Check each line of the listing below for the string "from", and give only how many lines hold it.

-------- PROVIDED DATA

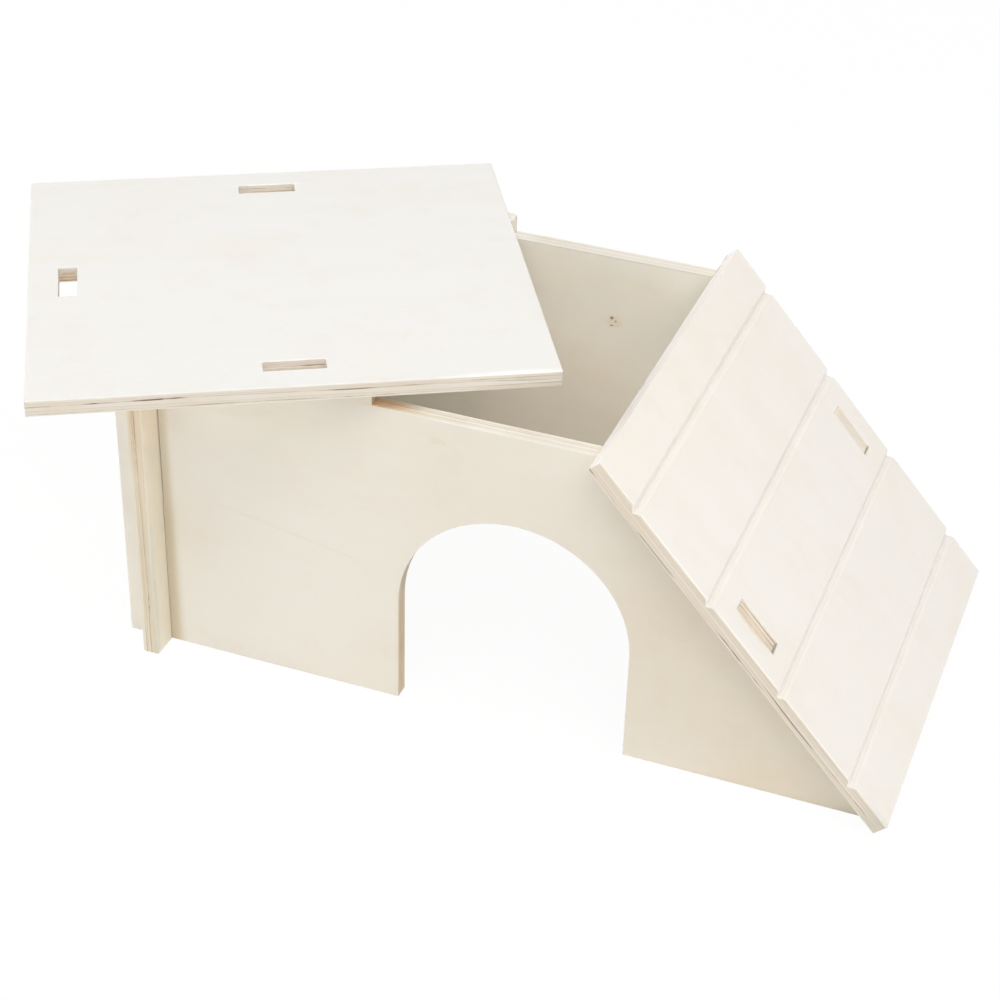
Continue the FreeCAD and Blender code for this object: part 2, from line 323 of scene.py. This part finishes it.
# Marks with an uneven edge: the same, and last the turn in the board's plane
UNEVEN_MARKS = {
    "front_wall": [
        ((-38, 48.25, 0), (15, 1.2, 3.5), (1.10, 0.86, 0.66), 0),
        ((-30.5, -38, 0), (1.5, 36, 5), (1.0, 0.95, 0.88), 0),
        ((-18.7, 41.2, 2.5), (3.5, 1.6, 0.6), (0.965, 0.94, 0.90), 0),
        ((-64, -3, 2.5), (36, 0.9, 0.6), (0.98, 0.97, 0.945), -10),
        ((77.4, 2.6, 0), (12, 3, 4), (1.22, 1.21, 1.24), -47.8),
    ],
    "back_wall": [
        ((77.4, 2.6, 0), (12, 3, 4), (0.91, 0.92, 0.99), -47.8),
        ((-2.9, 25.0, 2.5), (3.6, 3.0, 0.6), (0.95, 0.91, 0.85), 0),
        ((-3.5, 26.4, 2.5), (0.85, 0.65, 0.6), (0.40, 0.28, 0.18), 0),
        ((-2.1, 25.3, 2.5), (0.5, 0.45, 0.6), (0.60, 0.46, 0.34), 0),
        ((-3.4, 23.6, 2.5), (0.9, 0.4, 0.6), (0.55, 0.40, 0.28), 20),
    ],
    "end_wall": [
        ((32, 68.3, -0.6), (26, 3, 1.1), (0.94, 0.84, 0.75), 0),
    ],
    "roof": [
        ((31, -68.3, 0.8), (8, 2, 0.5), (0.94, 0.87, 0.78), 0),
        ((-66, -68.3, -0.1), (10, 2, 0.6), (0.985, 0.96, 0.87), 0),
        ((-63, 8.9, -0.9), (6, 1.0, 2.6), (0.88, 0.80, 0.71), 0),
        ((-63, 8.9, 0.42), (5, 1.0, 0.45), (0.78, 0.67, 0.56), 0),
        ((-63, 8.9, -0.76), (5, 1.0, 0.35), (0.83, 0.76, 0.68), 0),
        ((-63, 8.9, -1.9), (5, 1.0, 0.5), (0.80, 0.75, 0.68), 0),
        ((-65.95, 0, 0), (0.8, 10, 4), (1.06, 1.09, 1.14), 0),
        ((0, -54, 0), (14, 1.0, 7), (1.10, 1.07, 1.07), 0),
        ((0, -54, -0.4), (14, 1.0, 0.8), (0.80, 0.77, 0.71), 0),
        ((0, 59.2, 0), (14, 1.0, 7), (1.18, 1.19, 1.20), 0),
        ((0, 59.2, -0.8), (14, 1.0, 0.6), (0.84, 0.78, 0.75), 0),
    ],
    "ramp": [
        ((-1, -59.8, 2.5), (11, 1.5, 0.5), (0.94, 0.87, 0.80), 0),
    ],
}


def srgb(red, green, blue):
    """A linear colour from 8-bit sRGB numbers."""
    values = []
    for channel in (red, green, blue):
        share = channel / 255
        values.append(share / 12.92 if share <= 0.04045 else ((share + 0.055) / 1.055) ** 2.4)
    return (*values, 1.0)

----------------

* [ANSWER TO THIS TASK]: 2